New Overnight Developments: Lessening Risk Aversion

March 26, 2009

Market developments overnight are consistent with receding risk aversion. Commodity-sensitive currencies, stocks, and bond yields rose. The yen fell.

The dollar lost 1.3% against the kiwi, 0.7% relative to the Australian dollar, and 0.3% versus the Canadian dollar. It firmed 0.6% against the yen, 0.5% against the Swissy, and 0.1% against the euro but dipped 0.1% relative to the pound.

Japan’s Nikkei advanced 1.8%. Elsewhere in Asia, equities climbed 4.0% in Singapore, 3.6% in Hong Kong, 3.3% in China, 3.1% in Vietnam, 2.8% in India, 2.5% in the Philippines, and 1.2% in South Korea.  Australia’s bourse advance 1.0%.  In Europe, however, the Dax is up only 0.3%, and both the Cac40 and Ftse are down by around that amount.

The 10-year JGB yield firmed 2 basis points to 1.32%.  Gilt and bund yields are also higher.  There’s a lot of fear about excessive government borrowings raising long-term rates, a topic that will be aired at the April 2nd G-20 London summit.

Oil firmed 1.2% to $53.40 per barrel, and gold edged 0.1% higher to $939.10 per ounce.

Taiwan’s central bank did not cut its 1.25% benchmark interest rate, breaking a string of seven cuts in a row.  The central bank of the Czech Republic meets later today and similarly may leave rates steady.  Like their counterparts in Hungary, who left rates flat earlier this week, Czech monetary officials have a vulnerable currency that has to be considered.

The Reserve Bank of Australia released a financial stability review, finding its housing market to be comparatively healthy.

Officials at the Reserve Bank of New Zealand denied rumors of an emergency meeting following a near-percentage point jump in 5-year note rates earlier this week.  New Zealand’s current account deficit widened 11.8% to NZ$ 16.07 billion (8.9% of GDP) in 2008.
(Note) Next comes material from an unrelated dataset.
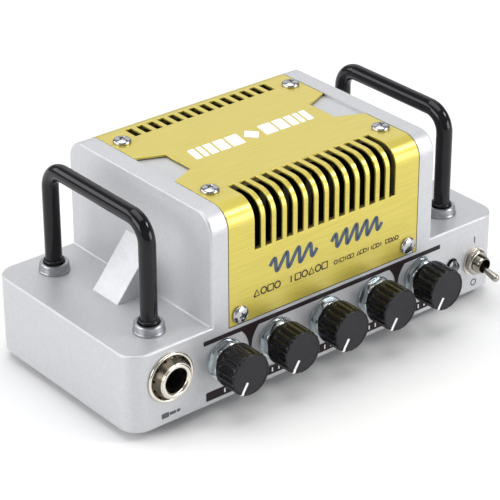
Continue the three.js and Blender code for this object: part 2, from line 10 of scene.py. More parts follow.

Japanese corporate service prices posted their first monthly increase, albeit just 0.2%, in eight months in February. But the 12-month comparison showed a somewhat bigger drop of 2.6% after declining 2.4% in the year to January.  Japanese stock and bond transactions generated a Y 365 billion outflow last week, down from a Y 1.21 trillion outflow in the week to March 14th.

Noyer, a member of the ECB Governing Council, warned about inflationary effects from rising food costs.

M3 in the euro area grew 5.9% in the year to February, down from 6.0% in the year to January.  The dip was less than expected, but private loans continued to slow rapidly, gaining 4.2% on-year after 5.0% in the year to January and 5.8% in the year to December.  Mortgage lending went up only 0.5%, while corporate loans slowed further to growth of 7.6% from 8.8% in January and 9.5% in December.

South African producer price inflation decelerated to 7.3% in February from 9.2% in January.

Italian business sentiment dropped 3.4 points in March to 59.8, a record low.  Such stood at 76.3 last October.  Italian exports to outside the EU fell 21.9% in the year to February, but imports dropped even faster (24.0%).

Sterling got whacked after news that British retail sales fell 1.9% in February while rising just 0.4% from a year earlier.  Bad weather was blamed partly. Real retail sales still rose a surprisingly resilient 3.0% in the year to December-February.

French consumer confidence punched in at -43 in March, same as February’s reading.  Such appears to have stabilized at a very depressed level.

German consumer confidence posted a drop for the first time in seven months, falling to a forecast of 2.4 in April from 2.5 in March.

Denmark’s jobless rate climbed to 2.5% in February from 2.3% in January. It has risen five straight times.

Dutch GDP fell 1.0% last quarter, revised from a preliminary reading of minus 0.9%. GDP fell 0.6% compared to the final quarter of 2007.

Geithner finally said the dollar mantra that the Obama government wants a strong dollar.  The backdrop for this admission is growing concern by big holders of foreign debt about the value of such holdings should the dollar collapse.  Geithner also seeks new regulations for big hedge funds.

The Canadian parliamentary budget committee office expects GDP to fall 8.5% at a seasonally adjusted annual rate this quarter.

Bank of China Governor Zhou believes that his country’s slowdown is losing momentum.

The U.S. releases weekly jobless claims, the Kansas City Fed manufacturing index, and the final revision of 4Q08 GDP today. Several Fed officials speak.